At his final stated meeting as a City Council member Wednesday, Cornegy Jr. said it was simultaneously the happiest day of his life in seeing a street co-named for his dad, and also the saddest day of his life because he was leaving a body politic where he had made many friends, like in college.

“Today for me is one of those pivotal days, where it’s actually the happiest day of my life and the saddest simultaneously,” Cornegy told the body over Zoom. “That happens one time in a man’s life.”

A spokesperson for Cornegy did not respond to requests for further comment.

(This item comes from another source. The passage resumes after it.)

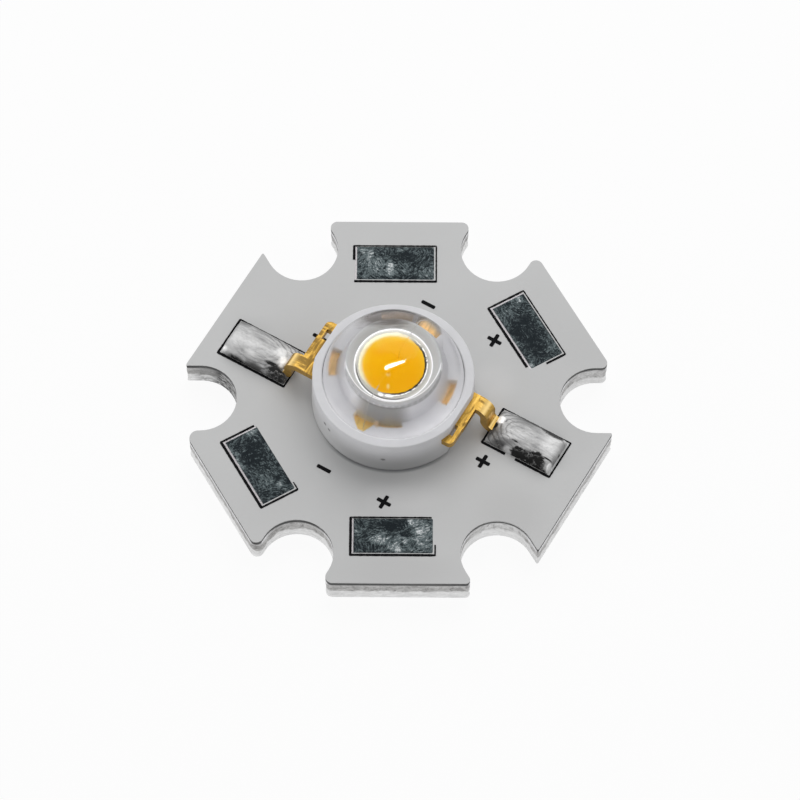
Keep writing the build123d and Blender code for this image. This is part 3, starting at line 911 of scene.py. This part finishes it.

Naming infrastructure after an incumbent elected’s relative is nothing new: In 2003, the corner of Sheepshead Bay Road and Emmons Avenue was named for Lena Cymbrowitz, the wife of Assemblymember Steven Cymbrowitz, who died while serving in the Assembly and was succeeded by her husband. In Williamsburg, the corner of Bayard Street and McGuinness Boulevard is named for Edward Lentol, a long-time state legislator and the father of even-longer-time former Assemblymember Joe Lentol, who was in office at the time of the co-naming.

And perhaps the most notable example was when former Gov. Andrew Cuomo named the newly rebuilt Tappan Zee Bridge for his late father, and former governor, Mario Cuomo.

Many other notable Brooklynites, most recently deceased, also were formally bestowed street co-namings on Wednesday (though some signs are already up), cementing their legacies on the blocks where they arguably had the greatest impact.

Buddy Scotto, the unofficial “Mayor of Carroll Gardens” who died last year, got the honor in his beloved nabe. In Clinton Hill, a section of Fulton St is now co-named for the late activist and teacher Sam Pinn. In Bay Ridge, the honor is going to Arab-American Association founder Ahmad Jaber and to Joe Joyce, owner of iconic local bar JJ Bubbles, while in Mill Basin it’ll go to the late proprietor of Pizza D’Amore, Frank Scollo.

Late District Attorney Ken Thompson has gotten the honor formalized in city law after a co-naming soiree earlier this year, as did Andreas Stylianou, the victim of a 2019 car crash in Gowanus. Prospect Lefferts Gardens will be bestowed a co-naming in honor of Lefferts Manor Association president Ebenezer “Ben” Edwards. And by the Gowanus Houses NYCHA development, the honor will go to Nicholas Heyward Sr, whose son was killed by a police officer in 1994 on the premises, after which the elder Heyward devoted his life to ending police brutality.